つまり、得た知識を自分なりに使ってみるということだと思う。その一例として「人に教える」ということの効果が挙げられているが賛成できる。相手が何を知っていて、どのように伝えれば良いか、自分なりに得た知識を組み立て直す必要があるからだ。一番身についているのは教師ということになる。学習者がお互いに教え合うというやり方をし始めると、内容はよく身につくようになるのではないだろうか。こうやって自分でまずは印象に残ったところを書き出してみるということだけでも、読んだだけの状態とはだいぶ違う(気がする)。

 

第5のステップ 関係づける Relate

リッチランドは長年にわたり数学から歴史まで幅広い学問分野を調査したすえにこの考えに至り、知識習得とは突き詰めれば知識構造同士のつながりを理解することである、と証明した。「高次思考力の土台にあるのは結局、関係性を推論する力なのです」。(p230)

「対象を丸暗記するだけではいけません」とリッチランドは語った。「効果的な学習を行うためには、原因、類似点、相違点を探すべきです」。(p231)
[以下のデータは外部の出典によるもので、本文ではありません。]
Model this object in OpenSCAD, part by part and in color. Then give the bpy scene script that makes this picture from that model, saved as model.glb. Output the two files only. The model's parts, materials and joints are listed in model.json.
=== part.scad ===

この本に書いてあることは、以前読みかけた『学生を自己調整学習者に育てる』という本に書いてあった内容と似ているなと思い、類似点や相違点を探そうと続きを読もうと思ったがなんだか集中して読み切れず、再度断念してしまった。モチベーションの問題だと思う。

 

第6のステップ 再考する Rethink

知っていると誤解してしまうこと、つまり「過信」の危険性を説明している。TEDトークのわかりやすさは私たちにわかっているのかわかっていないのかわからなくさせてしまうと述べている。

つまり自分がわかっているかどうかがわからないとしたら、わかっていない場合もそれがわからないわけで、当然ながら簡単に見えるものを人は勉強しようとしない。単純でわかりやすく見えるものに対して、人はあまり努力しない。(p282)

ということは、人に教えるときにあまりにもシンプルにわかりやすいように伝えてしまうと、その後の自己学習を妨げてしまうということか。だいたいわかったけど、詳細をもっと知りたいと思わせるというのが良い学びということだろう。

 

興味深かったところ

スマートフォンの良さと弊害についても述べられていた。知識をすぐに得られることは良いこと。しかし、何かに集中することには弊害があるという。

携帯電話は「あるだけで」集中力を減退させることがわかっている。つまりテーブルに置いたiPhoneが視界に入っているだけで、タスクへの集中力が低下する。(p319)

これは、スマホやPCが特異的にそうだということなのだろうか。それとも学習と関係ない、しかしネットにはつながることのないもの(たとえば派手なペンケースとか)も視界に入ることで集中力を低下させるのだろうか。元の論文を読まないとわからないのだろうな。